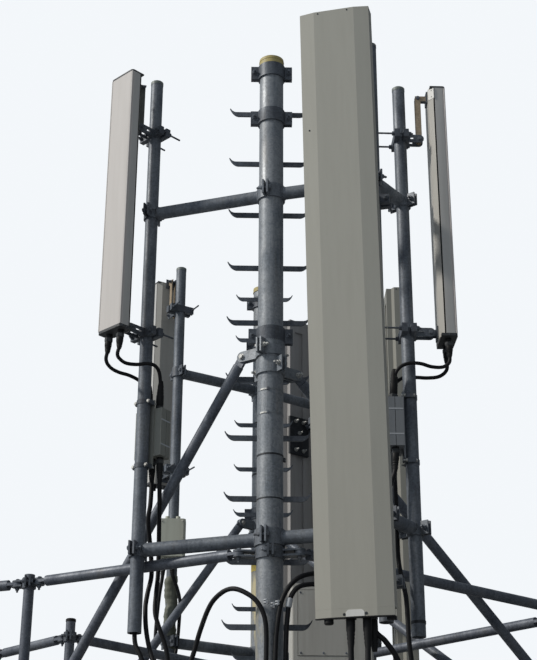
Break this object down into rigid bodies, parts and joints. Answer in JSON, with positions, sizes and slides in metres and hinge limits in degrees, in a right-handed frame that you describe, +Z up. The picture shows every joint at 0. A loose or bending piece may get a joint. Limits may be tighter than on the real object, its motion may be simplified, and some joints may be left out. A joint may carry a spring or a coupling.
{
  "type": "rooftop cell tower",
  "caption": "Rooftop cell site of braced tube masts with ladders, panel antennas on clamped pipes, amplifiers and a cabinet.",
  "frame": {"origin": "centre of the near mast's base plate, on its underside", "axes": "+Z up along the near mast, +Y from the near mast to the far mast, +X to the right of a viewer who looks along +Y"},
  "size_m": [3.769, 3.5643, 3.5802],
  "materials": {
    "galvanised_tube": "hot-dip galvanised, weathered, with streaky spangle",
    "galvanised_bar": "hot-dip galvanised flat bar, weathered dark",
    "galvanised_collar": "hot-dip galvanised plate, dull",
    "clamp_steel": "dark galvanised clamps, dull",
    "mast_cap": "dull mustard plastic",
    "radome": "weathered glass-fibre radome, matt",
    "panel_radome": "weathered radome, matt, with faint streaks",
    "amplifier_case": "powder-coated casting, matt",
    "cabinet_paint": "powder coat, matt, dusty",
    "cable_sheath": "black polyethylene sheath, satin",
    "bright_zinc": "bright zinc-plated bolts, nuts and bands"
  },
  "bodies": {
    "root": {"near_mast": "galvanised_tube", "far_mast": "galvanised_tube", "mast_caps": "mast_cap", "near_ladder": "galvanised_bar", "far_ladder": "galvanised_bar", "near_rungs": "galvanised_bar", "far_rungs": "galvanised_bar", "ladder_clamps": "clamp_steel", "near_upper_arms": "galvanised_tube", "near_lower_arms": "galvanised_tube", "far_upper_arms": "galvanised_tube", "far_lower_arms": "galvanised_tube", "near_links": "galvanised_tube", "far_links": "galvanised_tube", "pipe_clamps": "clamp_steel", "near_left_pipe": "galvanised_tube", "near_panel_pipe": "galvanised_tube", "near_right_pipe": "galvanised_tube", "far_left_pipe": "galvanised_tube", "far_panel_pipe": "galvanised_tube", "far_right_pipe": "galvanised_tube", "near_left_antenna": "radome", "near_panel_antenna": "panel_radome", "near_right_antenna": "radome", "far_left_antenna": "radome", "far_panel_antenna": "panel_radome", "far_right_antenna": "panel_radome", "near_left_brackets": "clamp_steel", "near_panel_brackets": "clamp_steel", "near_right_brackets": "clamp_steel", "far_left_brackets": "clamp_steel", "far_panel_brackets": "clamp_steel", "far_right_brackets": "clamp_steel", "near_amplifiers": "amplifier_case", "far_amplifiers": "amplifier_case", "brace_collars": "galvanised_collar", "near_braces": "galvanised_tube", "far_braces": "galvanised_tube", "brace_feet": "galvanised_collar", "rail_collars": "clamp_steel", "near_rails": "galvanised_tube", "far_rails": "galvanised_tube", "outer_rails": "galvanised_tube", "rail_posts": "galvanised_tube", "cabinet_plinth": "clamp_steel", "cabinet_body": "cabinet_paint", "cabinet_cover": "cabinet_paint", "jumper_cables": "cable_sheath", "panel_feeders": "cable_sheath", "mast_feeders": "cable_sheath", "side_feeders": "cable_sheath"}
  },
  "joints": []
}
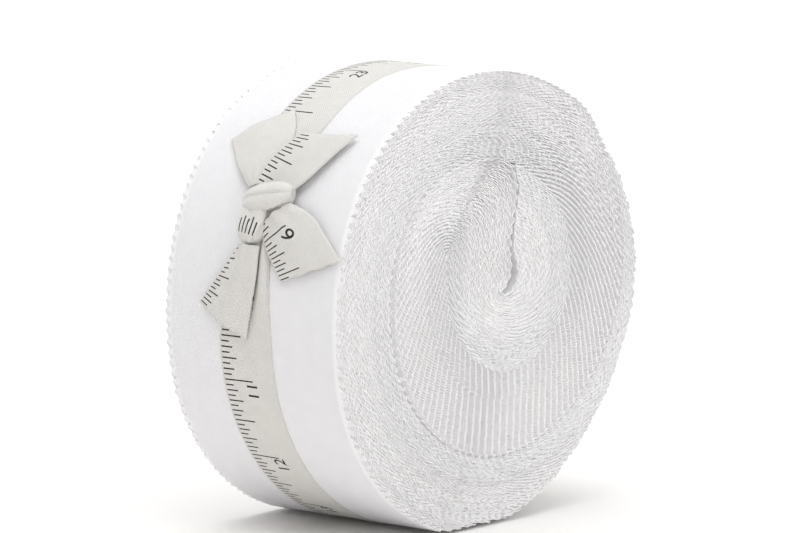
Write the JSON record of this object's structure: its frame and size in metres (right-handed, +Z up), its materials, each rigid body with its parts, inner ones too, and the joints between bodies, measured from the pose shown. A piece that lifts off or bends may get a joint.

◆ **EXERCISE TASK**
Reproduce each entry word for word.

◆ **EXERCISE OUTPUT**
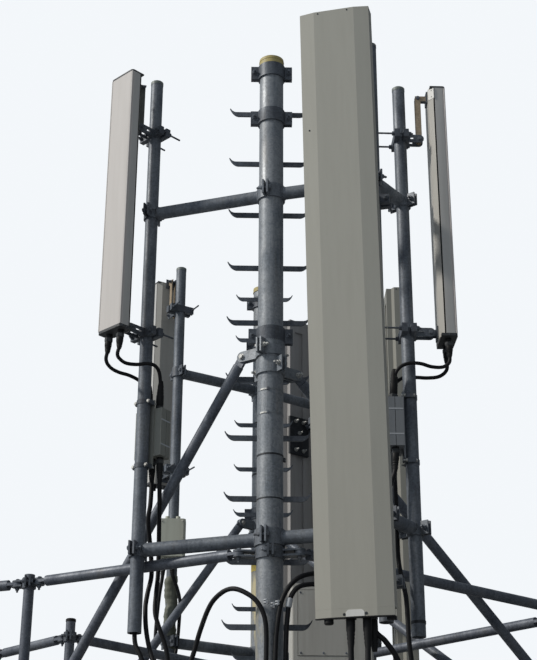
Break this object down into rigid bodies, parts and joints. Answer in JSON, with positions, sizes and slides in metres and hinge limits in degrees, in a right-handed frame that you describe, +Z up. The picture shows every joint at 0. A loose or bending piece may get a joint. Limits may be tighter than on the real object, its motion may be simplified, and some joints may be left out. A joint may carry a spring or a coupling.
{
  "type": "rooftop cell tower",
  "caption": "Rooftop cell site of braced tube masts with ladders, panel antennas on clamped pipes, amplifiers and a cabinet.",
  "frame": {"origin": "centre of the near mast's base plate, on its underside", "axes": "+Z up along the near mast, +Y from the near mast to the far mast, +X to the right of a viewer who looks along +Y"},
  "size_m": [3.769, 3.5643, 3.5802],
  "materials": {
    "galvanised_tube": "hot-dip galvanised, weathered, with streaky spangle",
    "galvanised_bar": "hot-dip galvanised flat bar, weathered dark",
    "galvanised_collar": "hot-dip galvanised plate, dull",
    "clamp_steel": "dark galvanised clamps, dull",
    "mast_cap": "dull mustard plastic",
    "radome": "weathered glass-fibre radome, matt",
    "panel_radome": "weathered radome, matt, with faint streaks",
    "amplifier_case": "powder-coated casting, matt",
    "cabinet_paint": "powder coat, matt, dusty",
    "cable_sheath": "black polyethylene sheath, satin",
    "bright_zinc": "bright zinc-plated bolts, nuts and bands"
  },
  "bodies": {
    "root": {"near_mast": "galvanised_tube", "far_mast": "galvanised_tube", "mast_caps": "mast_cap", "near_ladder": "galvanised_bar", "far_ladder": "galvanised_bar", "near_rungs": "galvanised_bar", "far_rungs": "galvanised_bar", "ladder_clamps": "clamp_steel", "near_upper_arms": "galvanised_tube", "near_lower_arms": "galvanised_tube", "far_upper_arms": "galvanised_tube", "far_lower_arms": "galvanised_tube", "near_links": "galvanised_tube", "far_links": "galvanised_tube", "pipe_clamps": "clamp_steel", "near_left_pipe": "galvanised_tube", "near_panel_pipe": "galvanised_tube", "near_right_pipe": "galvanised_tube", "far_left_pipe": "galvanised_tube", "far_panel_pipe": "galvanised_tube", "far_right_pipe": "galvanised_tube", "near_left_antenna": "radome", "near_panel_antenna": "panel_radome", "near_right_antenna": "radome", "far_left_antenna": "radome", "far_panel_antenna": "panel_radome", "far_right_antenna": "panel_radome", "near_left_brackets": "clamp_steel", "near_panel_brackets": "clamp_steel", "near_right_brackets": "clamp_steel", "far_left_brackets": "clamp_steel", "far_panel_brackets": "clamp_steel", "far_right_brackets": "clamp_steel", "near_amplifiers": "amplifier_case", "far_amplifiers": "amplifier_case", "brace_collars": "galvanised_collar", "near_braces": "galvanised_tube", "far_braces": "galvanised_tube", "brace_feet": "galvanised_collar", "rail_collars": "clamp_steel", "near_rails": "galvanised_tube", "far_rails": "galvanised_tube", "outer_rails": "galvanised_tube", "rail_posts": "galvanised_tube", "cabinet_plinth": "clamp_steel", "cabinet_body": "cabinet_paint", "cabinet_cover": "cabinet_paint", "jumper_cables": "cable_sheath", "panel_feeders": "cable_sheath", "mast_feeders": "cable_sheath", "side_feeders": "cable_sheath"}
  },
  "joints": []
}
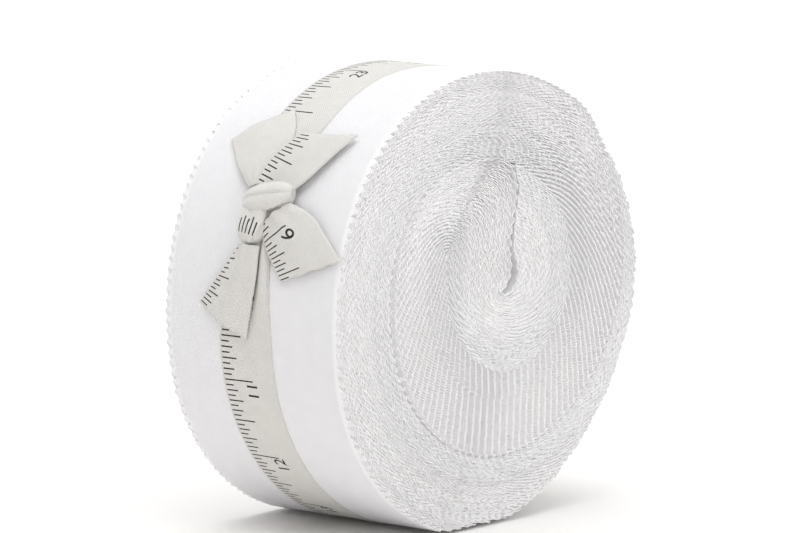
Write the JSON record of this object's structure: its frame and size in metres (right-handed, +Z up), its materials, each rigid body with its parts, inner ones too, and the joints between bodies, measured from the pose shown. A piece that lifts off or bends may get a joint.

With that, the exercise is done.